Off Broadway Reviews
Ana, as portrayed by Gabby Beans with admirable detail and range of feeling, is a smart college student with a variety of male admirers. Jonah's the first one we encounter, a timid, virginal undergrad who follows Ana around because he just likes her, that's all. As their courtship progresses, Jonah plays like a romcom–redolent, even, of young-love stage comedies from decades long past, like Junior Miss or Bernardine.
Bonds' dialogue has an authentic present-day ring, though, and much of what's fine about her play is how it captures concerns that are both contemporary and eternal. Jonah, on believing in God: "Sometimes I think I do, I mean I want to, and then ... Then I think it's all really silly shit we made up so we wouldn't be afraid and honestly, really, there's probably just black nothingness after we die." But then, as we're becoming accustomed to the romcom rhythms and mostly light, appealing back-and-forth between Ana and Jonah, Bonds goes deeper. A lot deeper.
What's happened up through the whole Ana-Jonah thing, we can probably assume, actually happened. Much of the rest of Jonah is taking place in Ana's head. Or not. She has a complicated, fraught past, and most of the subsequent scenes are Ana trying to make sense of what's happened to her and how she's going to process her way forward into a productive, less agonizing adulthood. The program says Jonah is set in "a series of bedrooms," and the time is "the past and the present. But everything is slippery." And how! We're never sure exactly when or where we are, or how literally to take any of it.

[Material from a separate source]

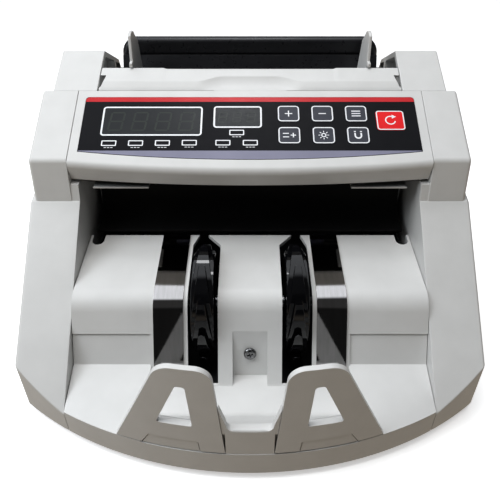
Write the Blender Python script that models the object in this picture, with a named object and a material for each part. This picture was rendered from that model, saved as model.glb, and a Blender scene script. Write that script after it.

About those bedrooms. Wilson Chin's set design is quite luxurious for what's most often a college dorm, graceful long curtains and loads of space, and once again we have to wonder if its physical manifestation is a product of Ana's very active imagination. Her mind never rests. She's haunted by the loss of her mother, who remarried, disastrously, an abusive alcoholic who inflicted physical damage on Danny (Samuel H. Levine), his son from a prior marriage, and psychological damage on Ana. Now, or whenever it is in this time-scrambled universe, Danny and Ana have an unsettling, handsy relationship, and Danny's subsequent self-destructiveness induces further scars and guilt for Ana. Levine plays Danny with maybe more anger than Danny would really have, but we get that he's the bitter, borderline-violent product of a dysfunctional household, and we're not surprised when he goes off the deep end, or when Ana suffers trying to analyze their relationship dynamics.
Other guys are flitting around her, too. There's Steven (John Zdrojeski), the likable, considerate geek who's in her writing workshop, and who loves her book. That's another thing we learn about Ana way later than we'd expect: She's a published author with a devoted fan base at what's probably a tender age, though it's hard to tell, what with that slippery Bonds past and present. (The workshop is taking place in what Steven calls a "remote farmhouse-y artist place," and again, Chin's set feels all wrong.) Steven doesn't affect the narrative much, but as engagingly played by Zdrojeski, he's a pleasure to have around amid all the navel-gazing and gut-wrenching. You want Ana to end up with him. Or Jonah. Not Danny.
For Ana spends a lot of time having romantic problems, and creativity problems, and unable-to-reconcile-her-troubled-past problems. Bonds dramatizes these in ways that can be confusing. Some scenes end with repeated flashes (the lighting is by Amith Chandrashaker) and repetitions of that scene's last beat, signifying ... Ana's inability to cope with the memory? Her reprocessing of that memory into a more comforting dreamscape? Sometimes you just wish playwrights would be less tricky. Danya Taymor's direction, otherwise speedy and adept at bringing out submerged feelings that aren't in the dialogue, does nothing to clear up the mystery.
Religion's in there, too–Ana's and Steven's and Jonah's respective relationships to God–and we learn at the last minute that Ana also has two sisters, whom we otherwise know nothing about–why did Bonds bother? The ideas in Jonah keep rushing out, sometimes hard to track, and I leave it to you to determine how much of it is real and how much is in Ana's fertile brain; maybe some of it, like the last scene, with Ana interacting with both Jonah and Steven, is both. What's certain in this baffling but thought-provoking play is, Ana is processing her way out of a dire past and into a better future. And Gabby Beans is acting the heck out of it.